Waking before 7.00 am, I packed up in the morning mist, with my coat on.  In no time, I was walking down the road once more.  Waiotapu was just a little way ahead.  Steam rose from the side of Rainbow Mountain, which was red on one side, but mostly covered in dark green vegetation from where I looked at it.  At the turn off for Waiotapu Valley was a rough-looking tavern and tearoom.  For me, it meant breakfast.  A gruff man with grey hair served me cheeseburger, chips side salad, orange juice and coffee.  The only other people in the tearoom were a loud American man, and what I took to be his elderly mother, who was giving the tearoom owner a hard time about something or other.  The cafe owner gave the American a hard time in return, and their conversation ended with some joking around about Americans ordering gas.  The Americans left and I was glad of some peace and quiet.

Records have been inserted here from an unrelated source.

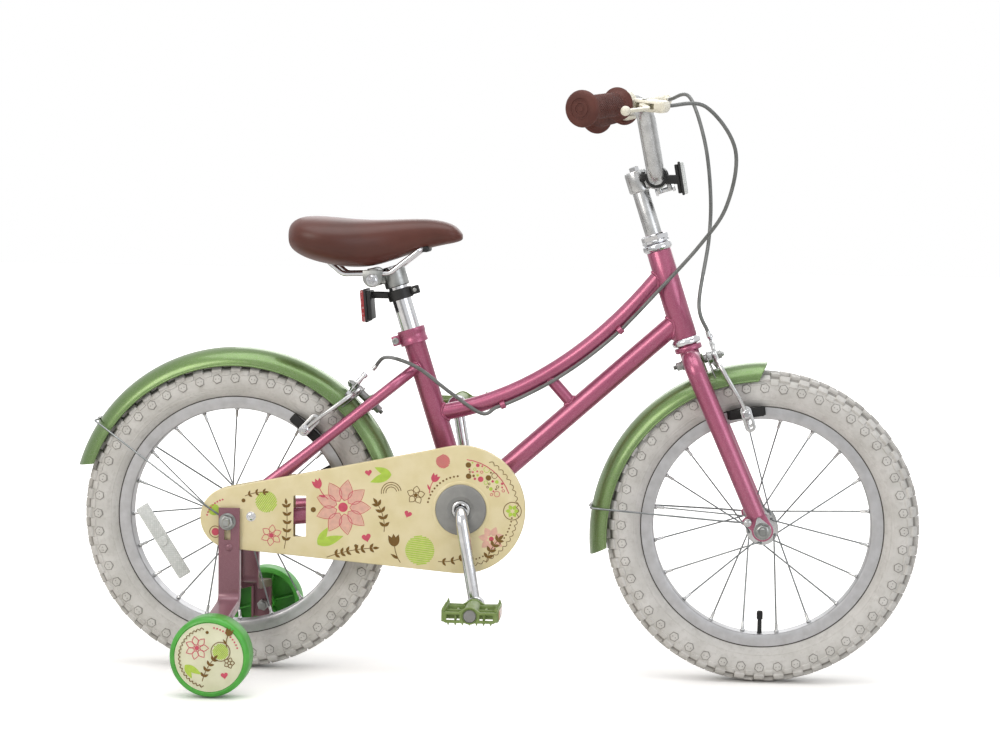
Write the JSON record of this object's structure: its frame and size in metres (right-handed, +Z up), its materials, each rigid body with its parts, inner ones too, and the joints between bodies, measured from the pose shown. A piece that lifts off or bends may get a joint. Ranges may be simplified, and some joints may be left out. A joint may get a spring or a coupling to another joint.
{
  "type": "bicycle",
  "caption": "Small child's step-through bicycle with mudguards, chain guard, brakes, reflectors and stabiliser wheels",
  "frame": {"origin": "on the ground under the middle of the bike's length and width", "axes": "+X forward, +Y left, +Z up; the chain side is -Y"},
  "size_m": [1.1129, 0.4536, 0.7723],
  "materials": {
    "black_plastic": "moulded black plastic",
    "bracket_paint": "satin rose paint",
    "cable": "grey cable housing",
    "chrome": "bright chrome plate",
    "clear_lens": "clear reflector",
    "cream_plastic": "cream plastic",
    "frame_paint": "metallic rose paint",
    "green_plastic": "bright green plastic",
    "grey_plastic": "grey plastic",
    "grip": "brown rubber",
    "guard_paint": "metallic green paint",
    "ivory_plastic": "ivory plastic",
    "olive_plastic": "olive green plastic",
    "red_lens": "red reflector",
    "saddle": "brown vinyl",
    "silver": "satin silver",
    "steel": "zinc plated steel",
    "tyre": "pale grey rubber"
  },
  "bodies": {
    "frame": {"frame": "frame_paint", "seat_clamp": "frame_paint", "seat_clamp_bolt": "steel", "headset_cup_upper": "chrome", "headset_cup_lower": "chrome", "rear_axle": "steel", "chain": "steel", "chain_guard": "cream_plastic", "chain_guard_inner": "cream_plastic", "rear_brake_bolt": "steel", "rear_mudguard": "guard_paint", "rear_mudguard_stay": "silver", "rear_brake_cable": "cable", "stabiliser_bracket_right": "bracket_paint", "stabiliser_bracket_left": "bracket_paint", "stabiliser_bolt_right": "steel", "stabiliser_bolt_left": "steel"},
    "seat": {"seat_post": "chrome", "saddle": "saddle", "saddle_rails": "chrome", "saddle_clamp": "steel", "rear_reflector": "red_lens", "rear_reflector_bracket": "black_plastic"},
    "steering": {"fork": "frame_paint", "headset_locknut": "chrome", "stem": "silver", "front_brake_bolt": "steel", "handlebar": "silver", "grip_right": "grip", "grip_left": "grip", "lever_bracket_right": "ivory_plastic", "lever_bracket_left": "ivory_plastic", "front_reflector": "clear_lens", "front_reflector_bracket": "black_plastic", "front_mudguard": "guard_paint", "front_mudguard_stay": "silver", "front_axle": "steel", "front_brake_cable": "cable"},
    "lever_right": {"brake_lever_right": "ivory_plastic"},
    "lever_left": {"brake_lever_left": "ivory_plastic"},
    "front_wheel": {"front_tyre": "tyre", "front_rim": "silver", "front_hub": "steel"},
    "rear_wheel": {"rear_tyre": "tyre", "rear_rim": "silver", "rear_hub": "steel", "rear_wheel_reflector": "clear_lens"},
    "crankset": {"crank": "chrome", "chainring": "steel", "crank_disc": "grey_plastic"},
    "sprocket": {"rear_sprocket": "steel"},
    "pedal_right_body": {"pedal_right": "olive_plastic"},
    "pedal_left_body": {"pedal_left": "olive_plastic"},
    "stabiliser_wheel_right_body": {"stabiliser_wheel_right": "green_plastic"},
    "stabiliser_wheel_left_body": {"stabiliser_wheel_left": "green_plastic"},
    "front_arm_outer": {"front_brake_arm_outer": "silver"},
    "front_arm_inner": {"front_brake_arm_inner": "silver"},
    "rear_arm_outer": {"rear_brake_arm_outer": "silver"},
    "rear_arm_inner": {"rear_brake_arm_inner": "silver"}
  },
  "joints": [
    {"name": "steering", "type": "hinge", "parent": "frame", "child": "steering", "pos_m": [0.24786, 0, 0.45025], "axis": [-0.3074, 0, 0.9516], "range_deg": [-60, 60], "deforming": ["rear_brake_cable"]},
    {"name": "seat_height", "type": "slide", "parent": "frame", "child": "seat", "axis": [-0.299, 0, 0.9542], "range_m": [-0.035, 0.05]},
    {"name": "front_wheel_spin", "type": "hinge", "parent": "steering", "child": "front_wheel", "pos_m": [0.35245, 0, 0.2045], "axis": [0, 1, 0], "continuous": true},
    {"name": "rear_wheel_spin", "type": "hinge", "parent": "frame", "child": "rear_wheel", "pos_m": [-0.34255, 0, 0.2045], "axis": [0, 1, 0], "continuous": true},
    {"name": "crank_spin", "type": "hinge", "parent": "frame", "child": "crankset", "pos_m": [-0.03755, 0, 0.2262], "axis": [0, 1, 0], "continuous": true},
    {"name": "sprocket_spin", "type": "hinge", "parent": "frame", "child": "sprocket", "pos_m": [-0.34255, 0, 0.2045], "axis": [0, 1, 0], "continuous": true},
    {"name": "pedal_right_spin", "type": "hinge", "parent": "crankset", "child": "pedal_right_body", "pos_m": [-0.01601, -0.137, 0.10408], "axis": [0, 1, 0], "continuous": true},
    {"name": "stabiliser_right_spin", "type": "hinge", "parent": "frame", "child": "stabiliser_wheel_right_body", "pos_m": [-0.33855, -0.2045, 0.0525], "axis": [0, 1, 0], "continuous": true},
    {"name": "pedal_left_spin", "type": "hinge", "parent": "crankset", "child": "pedal_left_body", "pos_m": [-0.05908, 0.137, 0.34832], "axis": [0, 1, 0], "continuous": true},
    {"name": "stabiliser_left_spin", "type": "hinge", "parent": "frame", "child": "stabiliser_wheel_left_body", "pos_m": [-0.33855, 0.2045, 0.0525], "axis": [0, 1, 0], "continuous": true},
    {"name": "brake_lever_right_pull", "type": "hinge", "parent": "steering", "child": "lever_right", "pos_m": [0.19218, -0.13315, 0.74819], "axis": [-0.0383, 0.1211, -0.9919], "range_deg": [0, 17], "stiffness_Nm_per_rad": 0.4},
    {"name": "brake_lever_left_pull", "type": "hinge", "parent": "steering", "child": "lever_left", "pos_m": [0.1913, 0.13367, 0.7573], "axis": [-0.2267, -0.0087, 0.9739], "range_deg": [0, 17], "stiffness_Nm_per_rad": 0.4},
    {"name": "front_arm_outer_close", "type": "hinge", "parent": "steering", "child": "front_arm_outer", "pos_m": [0.27734, 0, 0.42404], "axis": [0.9516, 0, 0.3074], "range_deg": [0, 0.31]},
    {"name": "front_arm_inner_close", "type": "hinge", "parent": "steering", "child": "front_arm_inner", "pos_m": [0.27734, 0, 0.42404], "axis": [-0.9516, 0, -0.3074], "range_deg": [0, 0.31]},
    {"name": "rear_arm_outer_close", "type": "hinge", "parent": "frame", "child": "rear_arm_outer", "pos_m": [-0.17925, 0, 0.37013], "axis": [-0.7314, 0, 0.682], "range_deg": [0, 0.31]},
    {"name": "rear_arm_inner_close", "type": "hinge", "parent": "frame", "child": "rear_arm_inner", "pos_m": [-0.17925, 0, 0.37013], "axis": [0.7314, 0, -0.682], "range_deg": [0, 0.31]}
  ],
  "couplings": [
    {"joint": "sprocket_spin", "follows": "crank_spin", "ratio": 2},
    {"joint": "front_arm_outer_close", "follows": "brake_lever_left_pull", "ratio": 0.018},
    {"joint": "front_arm_inner_close", "follows": "brake_lever_left_pull", "ratio": 0.018},
    {"joint": "rear_arm_outer_close", "follows": "brake_lever_right_pull", "ratio": 0.018},
    {"joint": "rear_arm_inner_close", "follows": "brake_lever_right_pull", "ratio": 0.018}
  ]
}
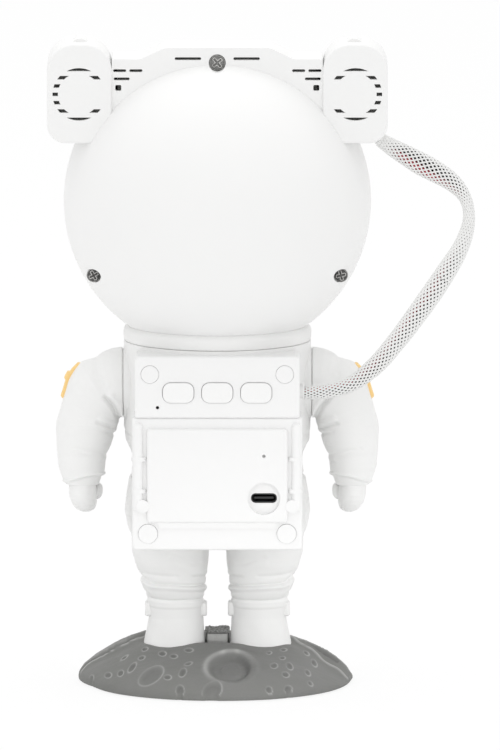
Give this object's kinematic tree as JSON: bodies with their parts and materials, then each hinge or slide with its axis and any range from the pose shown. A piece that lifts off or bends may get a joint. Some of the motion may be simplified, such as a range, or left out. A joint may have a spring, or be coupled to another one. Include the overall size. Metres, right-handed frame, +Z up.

By 9.30 am, I had finished my breakfast, got the cafe owner to fill my water bottle and cleaned my teeth in the cafe restrooms.  Ahead was a long day to reachTaupo.  At Reparoa there was a dairy, where I bought a chicken roll, donut and strawberry milkshake.  At Golden Springs there was another small dairy, where I bought a coke and a Sci-Fi book by Robert Heinlein.  Passing over the broad Waikato River, I read the book as I walked.  The turnoff for Orakei Korako came, and then there was a sign for Ohaaki Geothermal Power Station.  Some workmen were cutting long grass by the roadside and putting it into large green bags.  As I stopped for a rest, a couple of sand flies landed on my hands and began to bite.  It was a sign that it was time to get moving.

All around me were grass-covered hills, between strips of planted pine forest.  Reading the book passed the time, as I walked, but soon darkness came and the book had to be put away.  The night quickly turned cold.  With my coat and headtorch on, I continued to walk.  Up ahead a glow on the horizon showed Wairakei and Taupo.  My headlamp began to fail, but I carried on.  It was around 11.00 pm as I reached Wairakei.  I decided to keep walking to cover the 9 km left to Taupo.

Down a hill, past hissing pipes for a geothermal power station, my feet carried me on automatic.  Clouds of steam billowed and hissed around the huge grey pipes.  I wondered if the steam was supposed to be escaping like that.